What exactly is it that Israel has done wrong that you feel should be demonized?


Well, let’s hear some examples then of countries and groups that acts like Israel? Please?


I didn’t say I demonized them, did I? However, calling people who do “anti-Semites” is the EXACT SAME as calling people who demonize the president racists.


You dont have to your posts speak for themselves


I don’t demonize them, UNT. I just don’t hold them to a double standard.


If Israel acts against the interests of the USA I will be hard on them. Just as I will to any ally or enemy that acts against us or our interests. If that makes me a racist or anti Semite in the eyes of those who hold countries on some holy pedestal then so be it. All men are created equal and some need to remember that.


Sure: South Africa in Apartheid, US during Native American resettlement, US during WWII towards Japan, China and Tibet, those acts in Eastern Europe during the 90’s, and Sudan conflict.

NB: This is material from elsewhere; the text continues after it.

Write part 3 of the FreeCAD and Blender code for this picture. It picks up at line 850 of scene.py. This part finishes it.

Groups acting like Palestine: M23 in DRC, Chechen separatists, al shabaab, LRA, etc.

All of these are examples that I demonize. I’d say its fair. Obviously more can be put in each category.

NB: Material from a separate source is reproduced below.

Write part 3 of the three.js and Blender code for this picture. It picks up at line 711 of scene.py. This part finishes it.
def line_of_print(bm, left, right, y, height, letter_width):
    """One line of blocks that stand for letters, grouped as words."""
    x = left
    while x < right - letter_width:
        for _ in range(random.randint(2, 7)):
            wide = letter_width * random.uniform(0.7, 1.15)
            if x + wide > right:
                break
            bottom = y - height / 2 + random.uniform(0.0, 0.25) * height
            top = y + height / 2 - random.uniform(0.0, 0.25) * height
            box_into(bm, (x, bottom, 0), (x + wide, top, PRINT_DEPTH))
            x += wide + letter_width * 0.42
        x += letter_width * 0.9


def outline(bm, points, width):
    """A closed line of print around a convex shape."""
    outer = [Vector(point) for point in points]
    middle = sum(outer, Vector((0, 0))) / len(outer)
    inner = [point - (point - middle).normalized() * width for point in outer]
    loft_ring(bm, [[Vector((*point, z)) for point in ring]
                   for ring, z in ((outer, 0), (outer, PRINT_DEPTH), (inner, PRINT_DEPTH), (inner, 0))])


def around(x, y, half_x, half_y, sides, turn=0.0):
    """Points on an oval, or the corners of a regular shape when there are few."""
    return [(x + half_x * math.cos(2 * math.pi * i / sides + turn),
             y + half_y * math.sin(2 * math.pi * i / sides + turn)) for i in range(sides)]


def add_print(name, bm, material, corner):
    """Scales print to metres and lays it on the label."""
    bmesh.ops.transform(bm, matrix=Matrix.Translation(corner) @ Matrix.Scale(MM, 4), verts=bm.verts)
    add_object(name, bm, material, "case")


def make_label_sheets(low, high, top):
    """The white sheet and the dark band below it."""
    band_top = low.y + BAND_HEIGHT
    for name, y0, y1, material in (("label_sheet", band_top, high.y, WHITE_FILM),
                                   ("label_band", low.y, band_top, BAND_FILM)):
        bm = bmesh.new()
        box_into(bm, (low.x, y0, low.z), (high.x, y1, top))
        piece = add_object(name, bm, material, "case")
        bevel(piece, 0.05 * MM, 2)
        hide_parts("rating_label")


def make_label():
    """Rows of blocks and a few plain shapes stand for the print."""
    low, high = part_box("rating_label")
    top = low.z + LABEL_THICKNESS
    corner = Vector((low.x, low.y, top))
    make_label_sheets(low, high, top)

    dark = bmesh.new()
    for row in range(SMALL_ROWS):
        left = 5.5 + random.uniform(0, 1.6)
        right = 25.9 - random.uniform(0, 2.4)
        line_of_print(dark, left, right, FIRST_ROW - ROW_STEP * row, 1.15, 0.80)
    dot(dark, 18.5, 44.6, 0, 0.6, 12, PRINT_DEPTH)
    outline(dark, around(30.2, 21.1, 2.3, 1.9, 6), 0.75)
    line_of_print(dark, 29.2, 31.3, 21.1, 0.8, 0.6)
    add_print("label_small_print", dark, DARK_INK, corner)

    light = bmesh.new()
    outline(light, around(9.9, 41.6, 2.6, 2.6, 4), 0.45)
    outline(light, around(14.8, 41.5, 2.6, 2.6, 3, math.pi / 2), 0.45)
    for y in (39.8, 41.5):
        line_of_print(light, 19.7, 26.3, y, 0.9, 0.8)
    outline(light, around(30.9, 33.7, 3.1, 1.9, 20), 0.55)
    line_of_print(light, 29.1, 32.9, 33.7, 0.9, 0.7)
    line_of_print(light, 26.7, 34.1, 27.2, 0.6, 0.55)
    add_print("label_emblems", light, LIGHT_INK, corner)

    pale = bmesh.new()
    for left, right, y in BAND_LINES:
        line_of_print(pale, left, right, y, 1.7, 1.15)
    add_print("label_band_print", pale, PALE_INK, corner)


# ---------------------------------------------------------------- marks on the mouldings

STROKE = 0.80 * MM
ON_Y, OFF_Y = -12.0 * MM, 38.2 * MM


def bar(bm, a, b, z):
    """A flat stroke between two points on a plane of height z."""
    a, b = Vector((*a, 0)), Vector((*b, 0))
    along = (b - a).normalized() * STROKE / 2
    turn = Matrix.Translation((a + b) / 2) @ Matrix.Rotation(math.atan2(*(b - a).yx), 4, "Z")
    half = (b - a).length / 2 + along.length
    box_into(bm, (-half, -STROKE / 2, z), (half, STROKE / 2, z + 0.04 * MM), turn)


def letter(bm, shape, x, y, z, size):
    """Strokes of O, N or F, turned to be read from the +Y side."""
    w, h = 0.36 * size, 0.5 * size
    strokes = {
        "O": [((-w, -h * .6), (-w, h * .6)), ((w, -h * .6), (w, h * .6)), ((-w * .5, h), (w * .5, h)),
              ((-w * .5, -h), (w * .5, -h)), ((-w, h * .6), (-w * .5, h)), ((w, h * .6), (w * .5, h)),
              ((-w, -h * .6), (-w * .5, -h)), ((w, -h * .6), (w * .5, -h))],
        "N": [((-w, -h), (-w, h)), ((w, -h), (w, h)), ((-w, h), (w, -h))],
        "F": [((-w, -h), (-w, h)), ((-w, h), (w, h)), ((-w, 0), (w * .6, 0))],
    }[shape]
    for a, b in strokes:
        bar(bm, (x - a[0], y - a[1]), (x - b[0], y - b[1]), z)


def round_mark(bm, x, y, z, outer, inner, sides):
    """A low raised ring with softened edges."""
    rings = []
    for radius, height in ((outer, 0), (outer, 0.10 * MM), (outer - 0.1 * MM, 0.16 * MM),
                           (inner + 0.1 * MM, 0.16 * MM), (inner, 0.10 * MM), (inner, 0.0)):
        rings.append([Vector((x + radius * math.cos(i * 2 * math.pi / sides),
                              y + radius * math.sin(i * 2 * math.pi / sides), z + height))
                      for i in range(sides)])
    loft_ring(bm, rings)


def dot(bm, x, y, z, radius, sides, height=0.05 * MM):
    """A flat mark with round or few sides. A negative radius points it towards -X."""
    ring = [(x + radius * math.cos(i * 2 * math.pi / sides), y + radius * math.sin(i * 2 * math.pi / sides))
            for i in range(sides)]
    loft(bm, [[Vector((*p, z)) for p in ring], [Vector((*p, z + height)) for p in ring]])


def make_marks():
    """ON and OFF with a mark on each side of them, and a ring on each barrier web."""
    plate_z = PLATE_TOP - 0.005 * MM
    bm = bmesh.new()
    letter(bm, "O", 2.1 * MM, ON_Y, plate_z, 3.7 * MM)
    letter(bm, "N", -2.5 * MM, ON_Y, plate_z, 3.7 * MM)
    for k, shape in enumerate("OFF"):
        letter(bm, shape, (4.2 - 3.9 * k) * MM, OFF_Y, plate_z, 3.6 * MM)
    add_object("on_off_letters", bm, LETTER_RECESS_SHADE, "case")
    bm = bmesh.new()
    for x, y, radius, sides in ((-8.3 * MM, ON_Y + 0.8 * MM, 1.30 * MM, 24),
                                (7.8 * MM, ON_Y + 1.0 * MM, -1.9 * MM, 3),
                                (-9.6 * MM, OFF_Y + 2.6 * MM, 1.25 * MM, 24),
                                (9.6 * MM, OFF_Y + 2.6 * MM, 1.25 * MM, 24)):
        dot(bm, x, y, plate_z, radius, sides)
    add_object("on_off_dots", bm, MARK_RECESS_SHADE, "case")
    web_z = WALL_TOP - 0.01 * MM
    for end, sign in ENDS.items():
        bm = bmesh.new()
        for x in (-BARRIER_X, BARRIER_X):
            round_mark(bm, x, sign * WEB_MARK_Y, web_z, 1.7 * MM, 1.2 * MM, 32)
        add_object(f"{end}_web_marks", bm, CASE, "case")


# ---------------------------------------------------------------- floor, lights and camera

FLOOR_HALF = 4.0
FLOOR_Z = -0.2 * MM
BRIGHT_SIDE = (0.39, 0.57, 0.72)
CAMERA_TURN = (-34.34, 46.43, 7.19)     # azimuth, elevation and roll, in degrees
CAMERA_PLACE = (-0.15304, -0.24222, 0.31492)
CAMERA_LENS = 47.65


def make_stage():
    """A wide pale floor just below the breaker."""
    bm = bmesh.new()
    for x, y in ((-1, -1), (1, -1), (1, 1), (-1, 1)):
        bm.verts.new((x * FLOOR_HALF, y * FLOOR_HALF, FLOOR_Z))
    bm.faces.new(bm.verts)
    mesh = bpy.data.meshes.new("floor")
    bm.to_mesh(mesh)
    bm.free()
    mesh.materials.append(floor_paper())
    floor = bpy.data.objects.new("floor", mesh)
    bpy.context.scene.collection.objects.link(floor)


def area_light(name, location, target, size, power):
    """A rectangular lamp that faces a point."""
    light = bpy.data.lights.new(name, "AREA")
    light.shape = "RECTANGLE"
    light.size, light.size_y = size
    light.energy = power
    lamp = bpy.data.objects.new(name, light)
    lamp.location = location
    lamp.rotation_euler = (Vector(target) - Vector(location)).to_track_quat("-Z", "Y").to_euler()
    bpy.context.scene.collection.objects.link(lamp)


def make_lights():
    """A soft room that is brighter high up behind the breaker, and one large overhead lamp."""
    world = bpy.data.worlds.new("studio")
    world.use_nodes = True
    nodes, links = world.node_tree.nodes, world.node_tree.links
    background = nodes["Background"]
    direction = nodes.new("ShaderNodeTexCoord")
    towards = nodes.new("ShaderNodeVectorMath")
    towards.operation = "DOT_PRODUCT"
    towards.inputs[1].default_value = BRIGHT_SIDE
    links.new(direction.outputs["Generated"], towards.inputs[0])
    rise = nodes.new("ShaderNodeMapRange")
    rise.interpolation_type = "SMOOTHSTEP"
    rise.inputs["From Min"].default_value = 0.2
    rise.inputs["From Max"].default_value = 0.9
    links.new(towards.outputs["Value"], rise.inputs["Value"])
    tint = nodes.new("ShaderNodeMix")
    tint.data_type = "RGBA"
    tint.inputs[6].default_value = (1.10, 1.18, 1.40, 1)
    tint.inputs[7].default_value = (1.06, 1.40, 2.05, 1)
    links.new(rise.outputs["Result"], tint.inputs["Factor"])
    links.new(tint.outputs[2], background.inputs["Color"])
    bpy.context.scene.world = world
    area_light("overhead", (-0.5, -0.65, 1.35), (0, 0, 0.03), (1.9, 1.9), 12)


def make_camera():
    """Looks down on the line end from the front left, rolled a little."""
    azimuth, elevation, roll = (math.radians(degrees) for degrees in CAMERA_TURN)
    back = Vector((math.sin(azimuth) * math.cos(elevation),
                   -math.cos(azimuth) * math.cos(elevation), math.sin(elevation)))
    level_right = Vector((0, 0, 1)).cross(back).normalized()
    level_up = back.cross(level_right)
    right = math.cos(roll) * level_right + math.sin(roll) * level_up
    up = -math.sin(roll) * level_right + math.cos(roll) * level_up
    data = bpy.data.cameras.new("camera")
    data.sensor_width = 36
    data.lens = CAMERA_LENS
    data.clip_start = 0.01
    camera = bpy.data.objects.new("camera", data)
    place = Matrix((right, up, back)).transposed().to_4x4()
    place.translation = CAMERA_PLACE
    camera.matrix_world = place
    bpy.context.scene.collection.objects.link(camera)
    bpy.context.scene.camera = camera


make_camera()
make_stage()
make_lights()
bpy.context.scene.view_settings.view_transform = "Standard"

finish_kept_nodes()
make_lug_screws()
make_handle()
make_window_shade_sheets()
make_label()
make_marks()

Sorry, towards Japanese Americans


What “Jewish state” means is that Jews in Israel get more rights than members of other ethnicities. For example, all Jews automatically qualify for Israeli citizenship. So some of my relatives and friends would be given citizenship automatically by Israel, while others would not, because of their ancestry.

That has never sat well with me, because I am an American and the whole foundation of our state is that everyone should be equal before the law, and we are taught that is a good thing. It’s hard to justify why we should support a law in another country that we would never tolerate in our own.


when did I say it was, antisemitism includes demonization of the state of Israel



(n) hostility toward or discrimination against Jews as a religious, ethnic, or racial group

As many here are apt to say, words mean things. Demonizing or hating the state of Israel is not the same as hating Jews, especially when much of the criticism towards Israel has nothing to do with Judaism or the fact that the Jewish people live there.